Note that having your rollers in good working order helps immensely. If the trailer does not roll easily, then some manpower should be employed to push the rig to the desired depth, and then semi-float the boat off the trailer.
Once the boat is off the trailer it’s best to immediately spin it around so the bow faces any incoming waves. One or two people will need to hold the boat in this position until the trailer is parked.
6: Trailer retrieval
Now drive the vehicle forward, pulling the trailer out of the water with the attached rope. Coil the rope up before reversing the vehicle so that the trailer can be set back onto the towball. Then, drive clear of the launch area and park somewhere out of the way of beach users and the high tide.
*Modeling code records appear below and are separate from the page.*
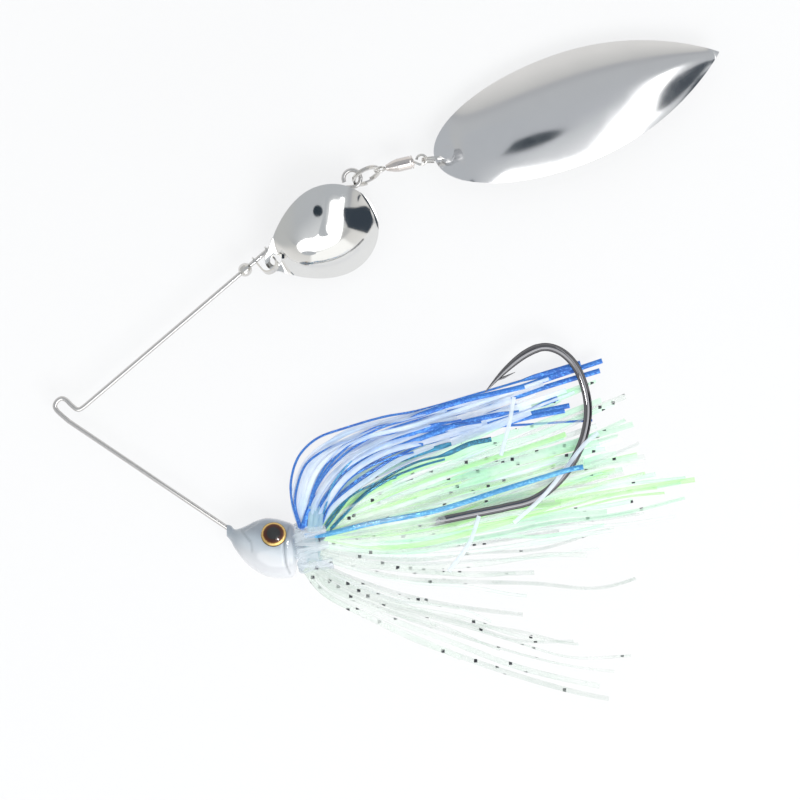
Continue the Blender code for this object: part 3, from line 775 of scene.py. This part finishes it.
SKY_STRANDS = [
    ([(48.8, -26), (52.5, -25.8), (58, -24.5), (62.6, -23.4), (75.3, -20.9), (88, -16.9), (100.5, -13.1),
      (104.2, -12.3)], 3.9, (40, 110)),
    ([(52.2, -22.8), (53.4, -19), (54.8, -15.2), (58.2, -11)], 4.4, EDGE_ONLY),
]

LIME_STRANDS = [
    ([(53, -26.2), (65, -26), (80, -23.6), (97.6, -19.6), (112, -17.2), (127, -15)], -2.6, (90, 130)),
    ([(54, -25.2), (60, -22.6), (66, -19.6), (72, -17.6), (80, -15.4)], 2.6, (58, 72)),
    ([(53, -27), (62, -28.4), (72, -27.8), (82, -25.6), (92, -22.6), (104, -18.5)], -2, (64, 94)),
    ([(54, -25), (66, -20), (80, -14.6), (93.4, -11.2), (106, -7.8)], -2.4, (88, 108)),
    ([(53, -24.8), (64, -12.5), (80, -4.4), (97.6, 1.3), (103.5, 3)], -2.8, (95, 105)),
    ([(54, -26), (70, -23), (88, -19.5), (102.6, -16), (111, -13)], -3, (84, 112)),
    ([(53, -26.6), (66, -25.6), (78, -22), (88, -17.6), (97, -15)], -2.2, (66, 90)),
]

# Loose pale strands that lie across the others, with their heights
CROSSING_STRANDS = [
    ([(90.4, 1.6), (89.4, -4), (87.8, -10)], 4.9),
    ([(83.5, -22), (81.5, -27.5), (77.5, -33)], 4.6),
    ([(90.5, -23.5), (97, -17.5), (103.9, -8.6), (107.3, -5.5)], 2),
]

STRAND_WIDTH = 1.02
STRAND_THICKNESS = 0.42
ROOT_Z = 2.6
SHOWN_ROOT_Z = 2.8
CROSSES_HOOK = (66.0, 84.0)


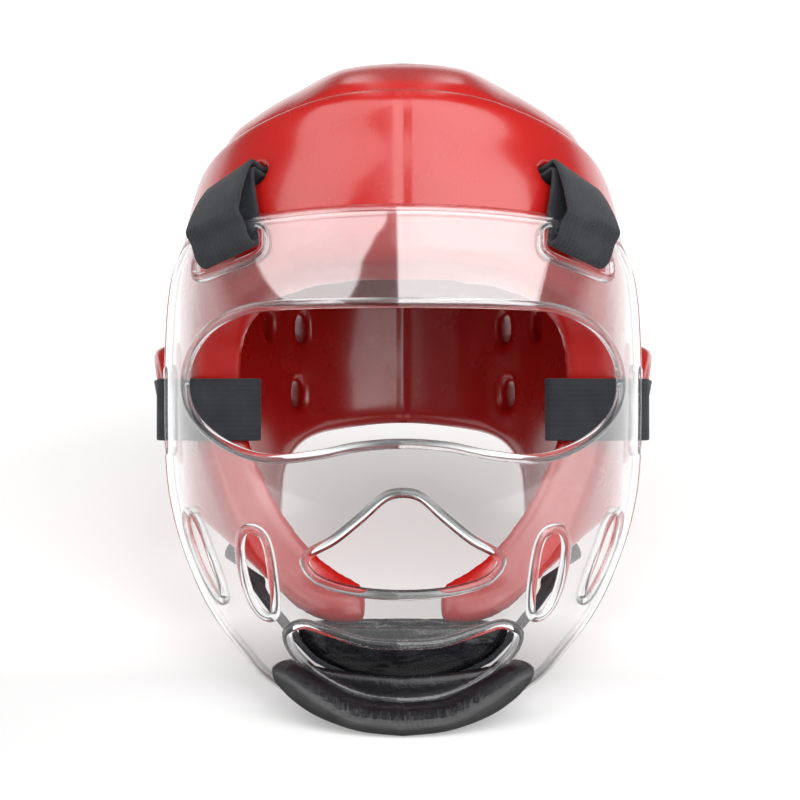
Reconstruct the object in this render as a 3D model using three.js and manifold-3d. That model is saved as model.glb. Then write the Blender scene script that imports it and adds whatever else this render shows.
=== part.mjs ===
// Sparring headgear with a clear face shield: a dipped foam headguard made of two side panels, a crown
// panel and two ear guards, a moulded clear shield held by four webbing loops, a chin cup with its strap,
// and a soft guard on the shield's lower edge. It stands as it rests: on the chin guard and the nape rim.
//
// The pieces are drawn in the head's own frame, in millimetres: x to the wearer's left, y to the back,
// z up, with the eye line at z = 0. The last lines tilt the whole back until it rests on the floor.
import * as THREE from "three";
import Module from "manifold-3d";

const wasm = await Module();
wasm.setup();

// Headguard foam
const shellHalfWidth = 97;
const shellFront = 112;
const shellBack = 118;
const crownHeight = 150.5;
const shellDrop = 115;
const foamThickness = 19;
const crownInset = 4;
const seamHeight = 107;
const seamSlope = 0.2;
const seamArch = 16;
const jawDepth = 90;
const chinGap = 28;
const browHeight = 55;
const templeSetback = 62;
const napeDepth = 58;
const archHalfWidth = 54;
const archHeight = 11;

// Ear guards
const earSetback = 14;
const earHeight = -2;
const earHalfLength = 24;
const earHalfHeight = 29;
const earRise = 11.6;
const earWall = 13;
const earSink = 2;
const earHoleShare = 0.58;
const earFlare = 0.3;
const earLean = 0.46;

// Vent slots in the foam
const ventHalfWidth = 3.2;
const ventHalfHeight = 7.5;

// Clear shield
const shieldOutset = 3.4;
const shieldHalfWidth = shellHalfWidth + shieldOutset;
const shieldFront = 135;
const shieldRise = 76.5;
const shieldDrop = 125;
const shieldThickness = 2.6;
const rimRadius = 2.1;
const eyeHalfWidth = 90.5;
const eyeRise = 38.5;
const eyeDrop = 23.5;
const noseHalfWidth = 39.5;
const noseTop = 36.7;
const noseBottom = 77.5;
const mouthHalfWidth = 47;
const mouthTop = 89.5;
const mouthBottom = 120;
const sideVentHalfWidth = 7.3;
const sideVentHalfHeight = 18;

// Webbing
const webbing = 1.8;
const strapClearance = 0.5;
const topStrapWidth = 31;
const sideStrapWidth = 26;
const sideStrapDrop = 4;
const chinStrapWidth = 20;

// Chin cup and chin guard
const cupHalfWidth = 43;
const cupHalfDepth = 24;
const cupHeight = 22.4;
const cupWall = 6;
const cupSetback = 86;
const cupClearance = 1;
const cupDrop = jawDepth + cupClearance;
const guardHalfWidth = 49;
const guardDrop = 133;
const guardThickness = 10;
const guardHold = 4;

const gap = 0.35;
const restFlat = 0.8;
const napeSettle = 1.2;

const red = new THREE.MeshStandardMaterial({ color: 0xc01512, roughness: 0.28, metalness: 0 });
const clear = new THREE.MeshStandardMaterial({
  color: 0xf2f5f7,
  roughness: 0.05,
  metalness: 0,
  transparent: true,
  opacity: 0.3,
});
const webbingBlack = new THREE.MeshStandardMaterial({ color: 0x24272a, roughness: 0.9, metalness: 0 });
const vinylBlack = new THREE.MeshStandardMaterial({ color: 0x15161a, roughness: 0.35, metalness: 0 });
const rubberBlack = new THREE.MeshStandardMaterial({ color: 0x2a2b2b, roughness: 0.6, metalness: 0 });

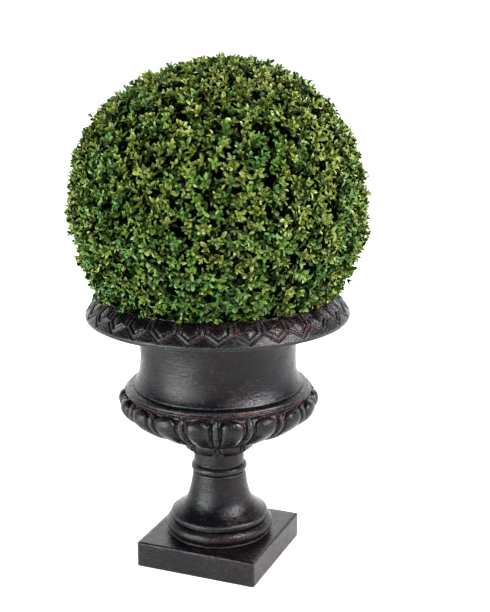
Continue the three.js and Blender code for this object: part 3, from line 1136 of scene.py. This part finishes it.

7: Motoring away from the beach
Once back at the boat, trim the engine up to a point where you retain control, but are unlikely to hit the prop or skeg on sand, rocks or submerged objects. Your helpers should keep the nose pointing into the swell at all times.
Then wait for a lull in the surf, ensure everyone has hoisted themselves safely into the boat, and go for it. A lot of this system comes down to experience and understanding the surf, although years of surfing and reading a beach can only help.
Finally, be sure to trim the motor down as soon as you’re deep enough to get onto the plane safely. The quicker you get going the better. On a poor day it’s worth getting your boating companions to walk the boat out to where the engine can be trimmed fully down so that you’re not tackling waves with a half-trimmed engine. Then they can simply pile in and go when a break in the waves allows.
This is where a wetsuit is beneficial, since it keeps you warm and helps stop you and the crew from worrying about getting wet. Beach launching will get you wet — be prepared for it — but it’s a small price to pay for great access to relatively virgin waters!